Well, yesterday, I indulged in a little magical thinking about the sniffling and sneezing and said that if I just took a nap, then I'd wake up feeling fine. But I woke up with a temperature over 100. I had to throw in the towel and tell the other choir teachers that there was no way I could or should make it to children's choir. Not only was it probably a bad idea for me to be around children, but I wasn't even sure I could drive. Since I seldom run fever -- this was maybe the fifth time in my whole life I've had a temperature that high -- that particular kind of misery was new to me. In fact, I took notes because in one of my story ideas, there's a scene in which the viewpoint character is really ill, and that illness generates the desperation for him to do the thing that kicks off the story. So I was paying attention to just how it felt, that sense of shivering while my skin felt hot, and I wanted to simultaneously huddle under a blanket and hold a cold soda can against my face.

Fortunately, I did wake up feeling better this morning, after sleeping nearly 12 hours. My temperature is back to normal. I'm still a little stuffy, but the worst of the sniffling and sneezing seems to be over. I'm just really, really weak and tired.

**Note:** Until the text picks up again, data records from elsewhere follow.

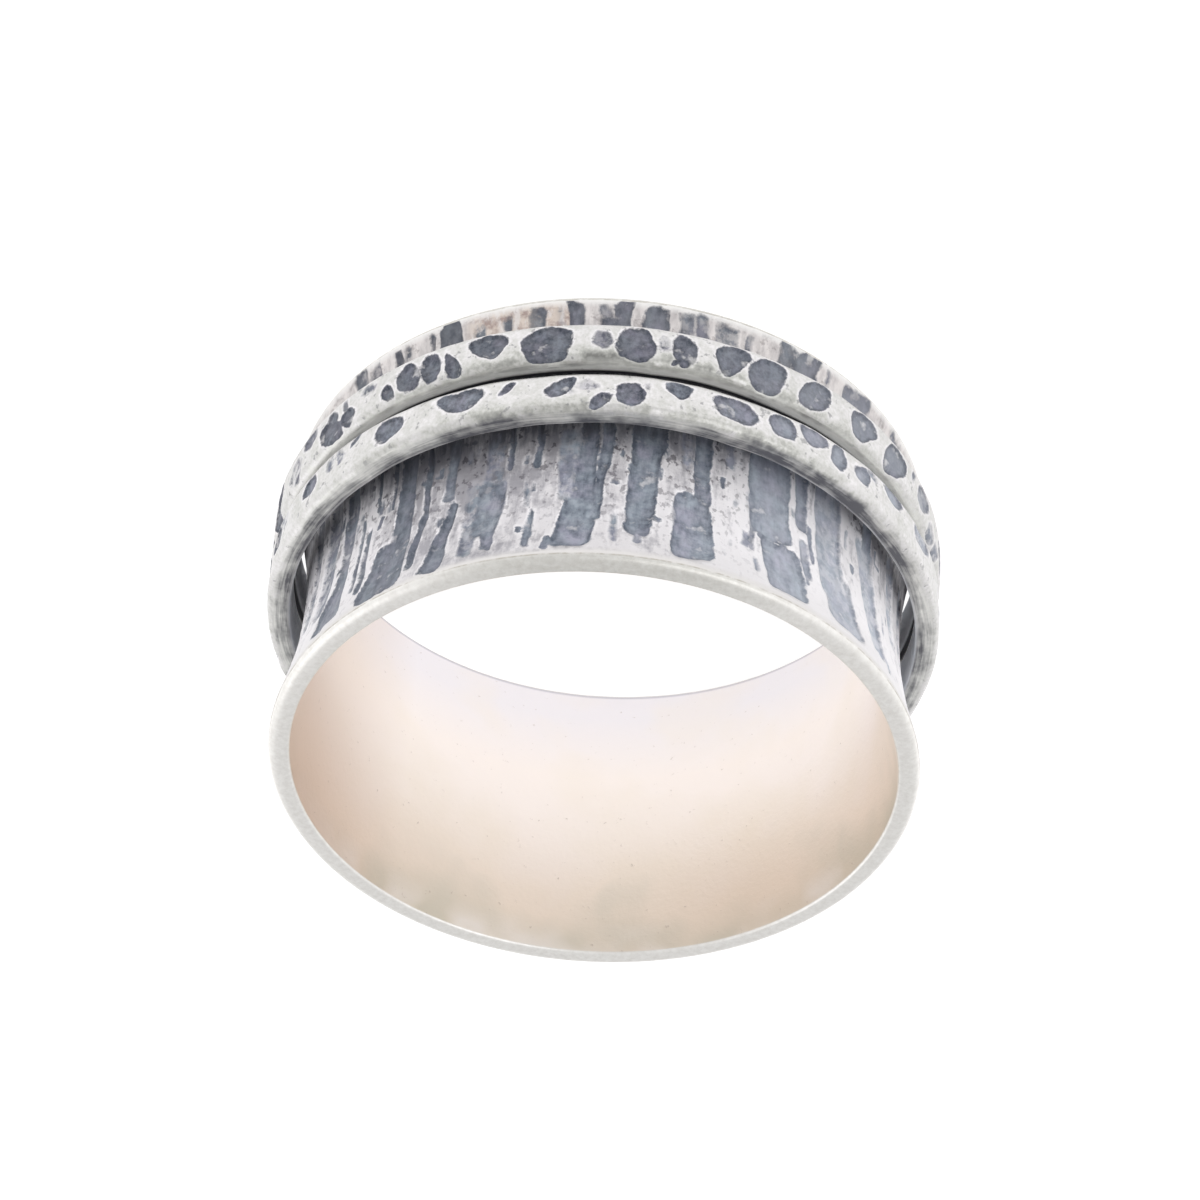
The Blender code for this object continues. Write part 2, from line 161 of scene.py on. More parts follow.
# Dents of the spinners. Up and tall are shares of the spinner's width, lean is how far the dent's ends
# shift, taper is positive where it is wider at its upper end, and deep is a share of DENT_DEPTH.
# at, wide, up, tall, lean, taper, deep, dark
LOWER_DENTS = (
    (-69.0, 5.0, 0.64, 0.62, 0.0, 0.0, 0.4, 0.45),
    (-63.0, 5.2, 0.36, 0.37, 0.0, -0.4, 0.6, 0.7),
    (-56.3, 6.4, 0.70, 0.62, 1.0, 0.0, 0.9, 0.9),
    (-55.6, 2.8, 0.38, 0.34, 0.3, 0.0, 0.7, 0.8),
    (-51.3, 3.6, 0.675, 0.45, 0.3, 0.0, 0.8, 0.9),
    (-52.3, 1.6, 0.33, 0.31, 0.3, 0.0, 0.6, 0.8),
    (-46.1, 3.4, 0.35, 0.28, 0.0, 0.0, 0.4, 0.45),
    (-41.7, 2.5, 0.72, 0.42, 0.4, 0.0, 0.9, 1.0),
    (-37.4, 4.7, 0.58, 0.70, 0.4, 0.0, 0.9, 0.9),
    (-33.0, 3.8, 0.565, 0.73, 0.2, -0.1, 1.0, 0.95),
    (-28.9, 2.7, 0.66, 0.72, 0.9, 0.5, 1.0, 1.0),
    (-22.2, 6.2, 0.455, 0.64, 0.3, -0.4, 0.9, 1.0),
    (-12.2, 8.4, 0.62, 0.92, 0.0, -0.1, 1.0, 1.0),
    (-3.1, 3.4, 0.505, 0.48, 0.2, 0.0, 0.6, 0.75),
    (2.6, 6.6, 0.56, 0.84, 0.1, 0.0, 1.0, 1.0),
    (7.5, 1.9, 0.47, 0.36, 0.0, 0.0, 0.5, 0.55),
    (10.7, 4.4, 0.58, 0.76, 0.2, -0.15, 0.9, 1.0),
    (9.0, 1.2, 0.90, 0.16, -0.3, 0.0, 0.5, 0.9),
    (18.8, 5.5, 0.525, 0.77, -0.9, -0.25, 1.0, 1.0),
    (25.4, 6.6, 0.62, 0.90, -0.9, -0.15, 0.9, 0.9),
    (35.0, 6.2, 0.535, 0.79, -1.3, 0.0, 1.0, 1.0),
    (46.2, 6.4, 0.52, 0.70, -0.6, -0.4, 0.8, 0.9),
    (55.6, 6.6, 0.58, 0.82, -1.2, 0.0, 0.9, 0.9),
    (67.2, 5.8, 0.49, 0.63, -0.8, 0.0, 0.6, 0.75),
    (62.4, 1.8, 0.33, 0.30, -0.4, 0.0, 0.4, 0.6),
    (72.6, 4.4, 0.86, 0.50, 0.0, 0.0, 0.5, 0.6),
)
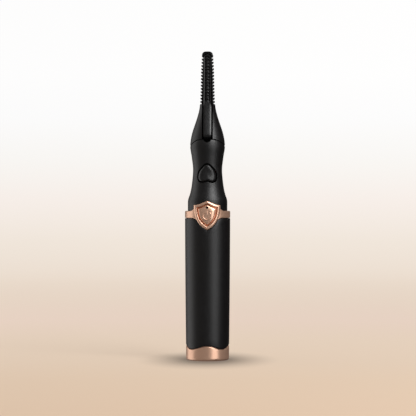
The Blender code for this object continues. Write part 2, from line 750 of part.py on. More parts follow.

I'm afraid my planned potential trip to Oklahoma early next week isn't going to happen. For one thing, the illness cut short my productivity, so I'm not going to finish the book in time and I won't have time to prepare. But aside from that, it looks like it's going to be cold and rainy most of that time. I wouldn't mind that so much, but on the day I'd be coming home, some of the weather models are calling for potential ice and snow, and I don't think that being in the mountains north of here when there's a chance of ice and snow would be the best idea ever. So maybe I'll let myself have an at-home retreat on those days. Cold, rainy days are good for reading and thinking.

I'm also not sure about the concert I'm supposed to sing in this weekend. Right now, I can barely stand up for a few minutes, so I know I wouldn't make it through the concert, and I don't think I have enough breath to sing with any quality. That's irritating after having made it through all the rehearsals up to this point when I kept wanting to quit.